Your goal → Of the lines below, count those containing the word "None". Reply with the number alone.

------ Stored data

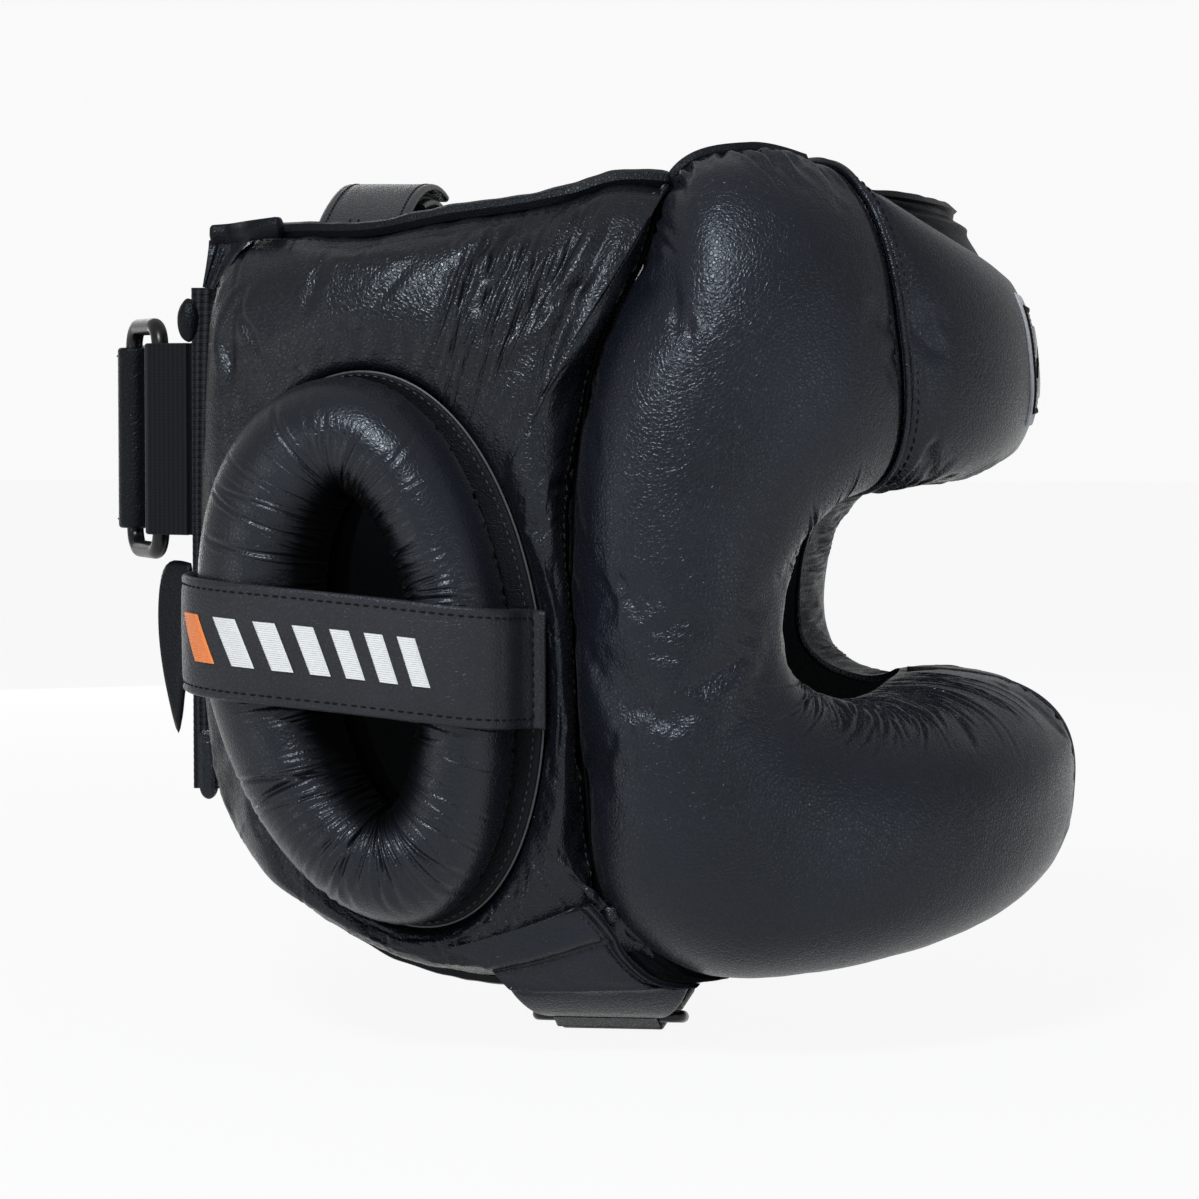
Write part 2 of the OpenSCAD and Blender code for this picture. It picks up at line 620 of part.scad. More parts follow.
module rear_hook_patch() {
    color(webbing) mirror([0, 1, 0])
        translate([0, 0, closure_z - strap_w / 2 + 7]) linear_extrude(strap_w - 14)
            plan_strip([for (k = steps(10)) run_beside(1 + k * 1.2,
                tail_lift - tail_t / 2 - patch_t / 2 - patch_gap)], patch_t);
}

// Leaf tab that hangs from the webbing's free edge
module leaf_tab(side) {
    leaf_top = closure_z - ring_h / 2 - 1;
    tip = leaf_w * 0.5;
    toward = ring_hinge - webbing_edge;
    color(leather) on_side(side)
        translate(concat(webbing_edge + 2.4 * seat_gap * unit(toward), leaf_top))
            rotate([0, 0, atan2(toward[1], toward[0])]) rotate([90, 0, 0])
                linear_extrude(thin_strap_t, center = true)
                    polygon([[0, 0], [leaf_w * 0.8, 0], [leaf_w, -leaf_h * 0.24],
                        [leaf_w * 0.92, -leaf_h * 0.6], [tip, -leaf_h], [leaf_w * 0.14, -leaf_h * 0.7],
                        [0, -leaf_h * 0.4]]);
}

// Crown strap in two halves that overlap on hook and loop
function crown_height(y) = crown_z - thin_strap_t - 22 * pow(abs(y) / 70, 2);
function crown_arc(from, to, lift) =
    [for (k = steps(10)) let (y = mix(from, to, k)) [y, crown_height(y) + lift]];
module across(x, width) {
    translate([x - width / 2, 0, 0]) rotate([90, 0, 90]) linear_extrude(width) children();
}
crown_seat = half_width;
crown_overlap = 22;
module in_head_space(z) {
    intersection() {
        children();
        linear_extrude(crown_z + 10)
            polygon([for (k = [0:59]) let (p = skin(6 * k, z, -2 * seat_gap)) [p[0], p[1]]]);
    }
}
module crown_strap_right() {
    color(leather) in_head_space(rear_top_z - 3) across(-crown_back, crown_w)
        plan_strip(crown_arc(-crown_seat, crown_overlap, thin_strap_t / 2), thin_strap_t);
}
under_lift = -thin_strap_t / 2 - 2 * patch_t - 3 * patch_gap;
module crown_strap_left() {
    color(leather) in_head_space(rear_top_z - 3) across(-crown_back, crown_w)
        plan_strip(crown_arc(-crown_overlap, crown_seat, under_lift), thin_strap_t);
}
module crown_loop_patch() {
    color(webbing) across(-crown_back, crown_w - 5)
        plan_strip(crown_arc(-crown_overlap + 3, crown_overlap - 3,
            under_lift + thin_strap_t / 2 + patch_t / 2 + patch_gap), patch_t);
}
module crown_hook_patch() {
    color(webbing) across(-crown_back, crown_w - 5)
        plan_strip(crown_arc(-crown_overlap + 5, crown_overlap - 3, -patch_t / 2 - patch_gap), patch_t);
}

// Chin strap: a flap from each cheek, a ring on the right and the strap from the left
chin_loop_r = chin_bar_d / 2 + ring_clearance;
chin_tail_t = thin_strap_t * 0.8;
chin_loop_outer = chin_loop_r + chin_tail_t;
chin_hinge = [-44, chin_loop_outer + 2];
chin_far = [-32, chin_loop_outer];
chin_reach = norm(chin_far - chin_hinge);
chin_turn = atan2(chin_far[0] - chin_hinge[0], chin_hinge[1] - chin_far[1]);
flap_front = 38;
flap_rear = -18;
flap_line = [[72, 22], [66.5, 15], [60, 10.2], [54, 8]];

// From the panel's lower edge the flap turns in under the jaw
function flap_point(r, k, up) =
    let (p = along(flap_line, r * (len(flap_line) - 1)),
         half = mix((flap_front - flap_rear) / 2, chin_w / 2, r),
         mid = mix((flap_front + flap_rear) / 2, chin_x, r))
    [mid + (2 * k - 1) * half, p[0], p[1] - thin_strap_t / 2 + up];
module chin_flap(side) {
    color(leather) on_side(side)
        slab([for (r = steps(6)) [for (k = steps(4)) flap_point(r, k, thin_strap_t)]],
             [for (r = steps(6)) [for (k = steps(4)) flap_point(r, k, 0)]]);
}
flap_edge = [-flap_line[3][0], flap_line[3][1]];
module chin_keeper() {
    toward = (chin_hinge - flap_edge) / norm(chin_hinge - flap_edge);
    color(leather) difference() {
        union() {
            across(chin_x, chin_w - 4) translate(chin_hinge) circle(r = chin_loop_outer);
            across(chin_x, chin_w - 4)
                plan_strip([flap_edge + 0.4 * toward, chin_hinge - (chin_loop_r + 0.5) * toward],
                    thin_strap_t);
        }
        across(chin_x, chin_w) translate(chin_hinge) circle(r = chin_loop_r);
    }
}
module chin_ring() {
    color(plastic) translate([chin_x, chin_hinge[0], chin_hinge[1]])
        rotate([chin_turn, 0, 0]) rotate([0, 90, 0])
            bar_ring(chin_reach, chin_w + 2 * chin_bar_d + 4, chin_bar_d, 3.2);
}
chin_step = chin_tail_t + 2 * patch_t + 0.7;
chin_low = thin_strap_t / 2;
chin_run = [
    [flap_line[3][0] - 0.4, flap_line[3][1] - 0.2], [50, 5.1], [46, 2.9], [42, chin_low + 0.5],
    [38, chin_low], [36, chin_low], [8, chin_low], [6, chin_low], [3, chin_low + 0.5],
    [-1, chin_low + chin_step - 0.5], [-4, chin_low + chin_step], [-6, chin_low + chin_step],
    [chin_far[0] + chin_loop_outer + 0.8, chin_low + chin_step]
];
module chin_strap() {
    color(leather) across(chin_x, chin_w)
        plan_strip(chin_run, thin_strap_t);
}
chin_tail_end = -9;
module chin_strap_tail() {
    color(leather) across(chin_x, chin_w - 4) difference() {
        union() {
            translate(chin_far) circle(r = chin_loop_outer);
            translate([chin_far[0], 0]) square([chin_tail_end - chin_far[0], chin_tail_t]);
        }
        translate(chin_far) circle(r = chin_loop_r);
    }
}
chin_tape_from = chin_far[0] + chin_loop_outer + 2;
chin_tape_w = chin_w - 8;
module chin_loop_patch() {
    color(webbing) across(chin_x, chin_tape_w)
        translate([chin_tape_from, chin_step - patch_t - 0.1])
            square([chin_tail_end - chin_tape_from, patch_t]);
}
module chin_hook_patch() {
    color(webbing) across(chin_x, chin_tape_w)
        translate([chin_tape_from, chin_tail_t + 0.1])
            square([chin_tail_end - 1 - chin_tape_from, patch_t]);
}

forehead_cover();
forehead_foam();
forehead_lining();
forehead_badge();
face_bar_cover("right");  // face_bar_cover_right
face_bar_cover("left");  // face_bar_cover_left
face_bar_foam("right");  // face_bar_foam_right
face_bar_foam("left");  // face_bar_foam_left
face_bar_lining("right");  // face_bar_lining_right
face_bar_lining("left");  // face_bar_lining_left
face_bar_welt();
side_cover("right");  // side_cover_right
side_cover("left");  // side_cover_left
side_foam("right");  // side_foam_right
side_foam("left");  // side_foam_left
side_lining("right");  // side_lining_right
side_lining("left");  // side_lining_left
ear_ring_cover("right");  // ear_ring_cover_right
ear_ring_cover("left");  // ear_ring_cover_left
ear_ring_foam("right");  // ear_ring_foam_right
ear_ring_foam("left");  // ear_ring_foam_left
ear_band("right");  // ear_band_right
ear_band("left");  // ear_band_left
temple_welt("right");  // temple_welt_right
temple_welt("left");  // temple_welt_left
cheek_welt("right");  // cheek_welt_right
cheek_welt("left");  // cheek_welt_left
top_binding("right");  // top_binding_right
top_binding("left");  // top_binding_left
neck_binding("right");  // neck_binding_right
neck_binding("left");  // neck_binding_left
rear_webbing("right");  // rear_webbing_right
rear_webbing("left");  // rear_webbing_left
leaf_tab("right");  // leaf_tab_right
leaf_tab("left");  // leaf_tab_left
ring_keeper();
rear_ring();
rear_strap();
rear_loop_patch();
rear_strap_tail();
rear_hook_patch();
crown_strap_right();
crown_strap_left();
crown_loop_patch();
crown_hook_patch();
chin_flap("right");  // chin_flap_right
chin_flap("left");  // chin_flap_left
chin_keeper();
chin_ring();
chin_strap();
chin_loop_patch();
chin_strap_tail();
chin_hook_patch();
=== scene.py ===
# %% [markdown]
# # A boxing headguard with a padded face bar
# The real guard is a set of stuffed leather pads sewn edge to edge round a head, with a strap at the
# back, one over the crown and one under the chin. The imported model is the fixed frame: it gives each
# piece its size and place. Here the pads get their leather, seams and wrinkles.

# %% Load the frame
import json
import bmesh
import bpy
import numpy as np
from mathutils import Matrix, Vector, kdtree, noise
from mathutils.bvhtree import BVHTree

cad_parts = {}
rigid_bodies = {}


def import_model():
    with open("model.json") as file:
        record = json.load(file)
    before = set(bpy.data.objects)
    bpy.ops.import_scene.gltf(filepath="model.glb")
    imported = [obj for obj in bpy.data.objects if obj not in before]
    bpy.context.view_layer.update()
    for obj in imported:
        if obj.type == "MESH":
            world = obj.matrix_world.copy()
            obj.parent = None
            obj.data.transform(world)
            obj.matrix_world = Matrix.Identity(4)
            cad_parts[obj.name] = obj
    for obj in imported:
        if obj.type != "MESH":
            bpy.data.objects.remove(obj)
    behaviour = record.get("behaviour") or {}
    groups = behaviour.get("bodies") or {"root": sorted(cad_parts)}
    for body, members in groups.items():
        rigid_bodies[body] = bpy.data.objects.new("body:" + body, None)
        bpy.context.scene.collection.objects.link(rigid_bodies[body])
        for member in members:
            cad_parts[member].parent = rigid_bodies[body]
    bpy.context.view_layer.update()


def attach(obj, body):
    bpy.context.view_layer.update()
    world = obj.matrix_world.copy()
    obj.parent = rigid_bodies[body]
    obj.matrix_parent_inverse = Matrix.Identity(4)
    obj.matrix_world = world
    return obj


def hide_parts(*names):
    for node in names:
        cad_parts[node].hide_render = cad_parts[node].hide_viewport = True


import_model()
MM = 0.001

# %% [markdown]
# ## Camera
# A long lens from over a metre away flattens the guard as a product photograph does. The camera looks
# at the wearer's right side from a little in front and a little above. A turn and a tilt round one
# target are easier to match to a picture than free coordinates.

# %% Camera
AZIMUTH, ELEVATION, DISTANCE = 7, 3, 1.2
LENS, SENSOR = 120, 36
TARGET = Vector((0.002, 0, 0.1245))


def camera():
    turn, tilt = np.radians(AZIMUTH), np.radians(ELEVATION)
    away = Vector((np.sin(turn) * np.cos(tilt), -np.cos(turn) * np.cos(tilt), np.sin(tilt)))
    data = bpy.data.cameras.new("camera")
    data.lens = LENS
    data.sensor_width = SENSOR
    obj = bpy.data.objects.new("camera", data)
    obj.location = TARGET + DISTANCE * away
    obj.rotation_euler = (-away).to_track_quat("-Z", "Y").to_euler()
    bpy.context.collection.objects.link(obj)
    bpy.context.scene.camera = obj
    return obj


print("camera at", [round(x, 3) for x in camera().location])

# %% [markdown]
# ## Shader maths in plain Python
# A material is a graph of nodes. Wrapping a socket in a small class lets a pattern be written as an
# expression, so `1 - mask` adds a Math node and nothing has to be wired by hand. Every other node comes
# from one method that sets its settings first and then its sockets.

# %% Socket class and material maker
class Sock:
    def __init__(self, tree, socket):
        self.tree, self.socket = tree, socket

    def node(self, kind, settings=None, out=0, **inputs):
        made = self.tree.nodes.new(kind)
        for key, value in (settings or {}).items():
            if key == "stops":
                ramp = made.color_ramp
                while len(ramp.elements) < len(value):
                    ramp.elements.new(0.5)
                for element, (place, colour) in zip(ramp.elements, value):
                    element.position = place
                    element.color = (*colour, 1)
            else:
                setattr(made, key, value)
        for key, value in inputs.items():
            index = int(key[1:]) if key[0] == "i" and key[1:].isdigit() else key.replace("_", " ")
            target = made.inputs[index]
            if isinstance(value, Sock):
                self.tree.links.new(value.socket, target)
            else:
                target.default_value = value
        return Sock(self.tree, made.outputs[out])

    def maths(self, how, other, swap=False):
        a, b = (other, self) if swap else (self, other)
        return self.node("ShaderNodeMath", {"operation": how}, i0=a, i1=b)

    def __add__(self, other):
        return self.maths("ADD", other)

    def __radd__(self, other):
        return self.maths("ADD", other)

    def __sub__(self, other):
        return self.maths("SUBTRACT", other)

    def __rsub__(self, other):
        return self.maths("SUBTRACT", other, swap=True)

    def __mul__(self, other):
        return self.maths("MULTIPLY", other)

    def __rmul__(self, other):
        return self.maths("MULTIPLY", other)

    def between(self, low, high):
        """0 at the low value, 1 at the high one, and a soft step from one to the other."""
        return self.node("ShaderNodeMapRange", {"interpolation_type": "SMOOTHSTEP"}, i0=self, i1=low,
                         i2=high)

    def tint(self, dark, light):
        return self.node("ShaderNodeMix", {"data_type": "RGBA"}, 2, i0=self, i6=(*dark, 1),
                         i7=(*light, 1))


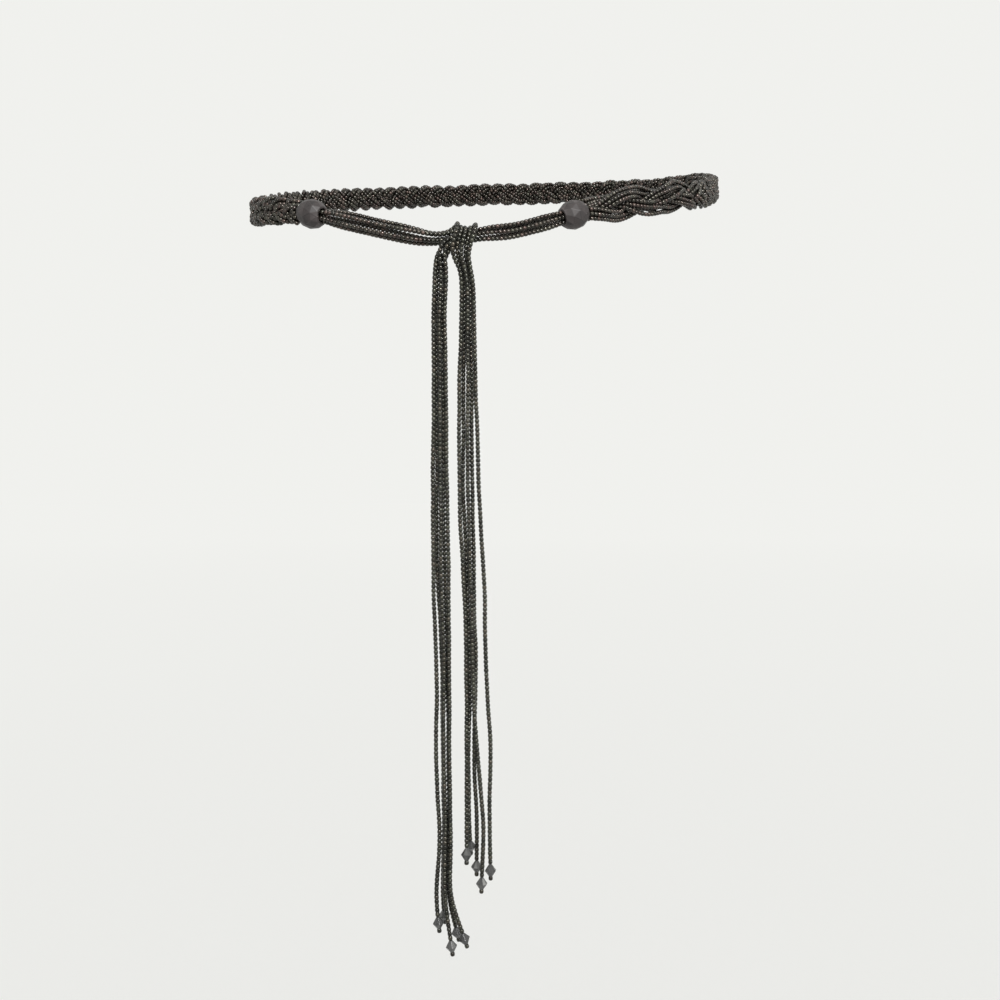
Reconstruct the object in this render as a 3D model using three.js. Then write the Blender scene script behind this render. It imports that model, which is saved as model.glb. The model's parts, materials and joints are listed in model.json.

------------

Exercise answer → 3